The game features four modes: easy picross, Mario's picross, Wario's picross, and quick picross.
In both easy picross and Mario's picross, the player is given a time limit. In puzzles with time limits, the player is allotted 30 minutes to complete each 15x15 puzzle, and is penalized for time for each wrongly marked square; 2 minutes for the first mistake, 4 minutes for the second, and 8 minutes for each mistake thereafter. At the start of the round, the player has the option to use a hint roulette, which cycles through the grid to completely reveal one row and one column. Once started, the player also has the option to use another hint roulette at the expense of 5 minutes deducted from the timer; this can be used multiple times as long as there is enough time remaining. When the player runs out of time, the game is over and they must restart the puzzle. While easy picross puzzles are completed after finishing a single 15x15 puzzle, Mario's picross features all 30x30 puzzles. After clearing the first stage of Mario's picross, the player is granted access to Wario's picross.
In Wario's picross, the player isn't notified of mistakes or given any hints, making the puzzles harder to solve. The player has the option to enable a time limit, however, disabling the time limit will not unlock the hidden 10th puzzle on every stage. There is an option in the start menu, exclusive to Wario's picross, called "? Start"; a guessing mode where the player halts progress on the puzzle and can make temporary marks on prospective squares, which can sometimes be necessary due to the lack of hints and the complexity of Wario's puzzles. The player can decide at any time if they want to cancel the guessing mode and remove the temporary marks, letting them continue from a state prior to entering this mode. If the player correctly finishes the puzzle while in this mode, the puzzle is completed as normal. As with Mario's picross, Wario's picross also consists of all 30x30 puzzles. After clearing stage 6 in this mode, players are no longer notified if a quadrant has been completed, further increasing the difficulty.
After every three stages in both Mario and Wario's picross, players must solve a quick picross puzzle. In quick picross, players must quickly create kana from multiple 8x8 puzzles to form a sentence and clear the challenge. The amount of kana required ranges from 8-20 and players are allotted only one minute per character. Each quick picross puzzle can also be solved by guessing the sentence or phrase at any point. Quick picross stages are shared between the two characters and have 10 possible solutions each.

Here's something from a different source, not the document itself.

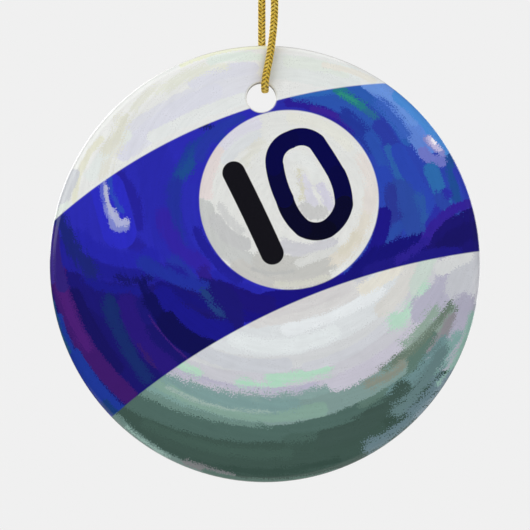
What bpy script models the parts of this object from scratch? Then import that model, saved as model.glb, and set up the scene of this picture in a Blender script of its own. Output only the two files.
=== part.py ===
"""A round glazed ceramic ornament that hangs on a loop of thin gold cord.

The disc stands upright in the XZ plane with its printed face towards -Y. The cord runs up from the hole
in front of the disc and behind it, parts round a hook, and is knotted above the hook. The origin is the
hanging point: the top of the hook's wire, inside the loop and under the knot. Metres, +Z up.
"""

import math

import bmesh
import bpy
from mathutils import Matrix, Vector

# Ceramic disc
DISC_WIDTH = 0.0730
DISC_HEIGHT = 0.0740
DISC_THICKNESS = 0.0040
EDGE_ROUND = 0.0012
HOLE_DIAMETER = 0.0050
HOLE_MOUTH_ROUND = 0.00045
RIM_ABOVE_HOLE = 0.0063
HOLE_OFFSET_X = -0.00065

# Gold cord
CORD_DIAMETER = 0.00136
CORD_TO_HOLE_WALL = 0.00012
CORD_TO_FACE = 0.00025
CORD_TO_CORD = 0.00012  # between the two runs where they meet at the knot
HOOK_WIRE = 0.0020  # the thickest wire that the loop's top is shaped for

# Knot and cut ends
KNOT_WIDTH = 0.0054
KNOT_DEPTH = 0.0054
KNOT_HEIGHT = 0.0052
KNOT_BASE_Z = 0.0020
TAIL_LENGTH = 0.0064

# Where the cord bends or turns, measured down from the hanging point, and the gaps left there
FORE_AFT_DROP = 0.0023
FORE_AFT_GAP = 0.0015
SIDE_DROP = 0.0083
SIDE_GAP = 0.0009
TWIST_DROP = 0.0400
TWIST_GAP = 0.0003
BUTT_GAP = 0.0003  # between cord and knot, and between knot and cut ends

# Facets
OUTLINE_SEGMENTS = 96
EDGE_SEGMENTS = 3
HOLE_SEGMENTS = 32
KNOT_SEGMENTS = 16
CORD_BEVEL_RESOLUTION = 2
CORD_LONGEST_STEP = 0.0034
CORD_LARGEST_TURN = math.radians(20)

MM = 0.001
CORD_RADIUS = CORD_DIAMETER / 2
FACE_Y = DISC_THICKNESS / 2

# The cord's route in millimetres, chosen by hand, for its front and its back run. Each point gives x, how
# far the run has closed in from its place beside the disc's face, and the height. The runs start in the
# middle of the hole, lie along the disc's faces, and draw together towards the hook.
FRONT_RUN = [
    (0.00, 1.35, -70.0),
    (0.00, 0.46, -69.55),
    (0.08, 0.08, -68.6),
    (0.28, 0.00, -67.4),
    (0.76, 0.00, -65.0),
    (1.20, 0.03, -62.0),
    (1.56, 0.09, -58.0),
    (1.60, 0.19, -52.0),
    (1.45, 0.37, -42.0),
    (1.05, 0.61, -30.0),
    (0.45, 0.85, -18.0),
    (0.12, 1.07, -8.30),
]
BACK_RUN = [
    (0.00, 1.35, -70.0),
    (-0.02, 0.46, -69.55),
    (-0.10, 0.08, -68.6),
    (-0.22, 0.00, -67.4),
    (-0.42, 0.00, -65.0),
    (-0.54, 0.03, -62.0),
    (-0.55, 0.09, -58.0),
    (-0.54, 0.19, -52.0),
    (-0.46, 0.37, -42.0),
    (-0.32, 0.61, -30.0),
    (-0.18, 0.85, -18.0),
    (-0.06, 1.07, -8.30),
]

# Over the hook, the same for both runs: how far out from the middle of the loop beyond the hook's wire or
# beyond the other run, and the height.
ROUND_HOOK = [(0.08, -3.20), (0.04, -1.50)]
INTO_KNOT = [(0.78, -0.25), (0.28, 0.75), (0.00, 1.75)]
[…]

Mario and Wario both have 10 stages with 10 puzzles each, however, the 10th puzzle of each stage can only be unlocked if the player has not used hints, quit, or timed out on a puzzle in the stage. In stages 1-3, 30 minutes are allotted per quadrant, but from stage 4 onward, 90 minutes are allotted for each puzzle. The puzzles in each stage are also centered around a theme (e.g. stage 4 of Mario's picross features sports themed puzzles). After clearing stage 10, a final stage with a single 60x60 puzzle is unlocked; the puzzle is split into 30x30 quadrants (which themselves are split into 15x15 quadrants) and 30 minutes are allotted per 30x30 quadrant. In total there are 248 puzzles.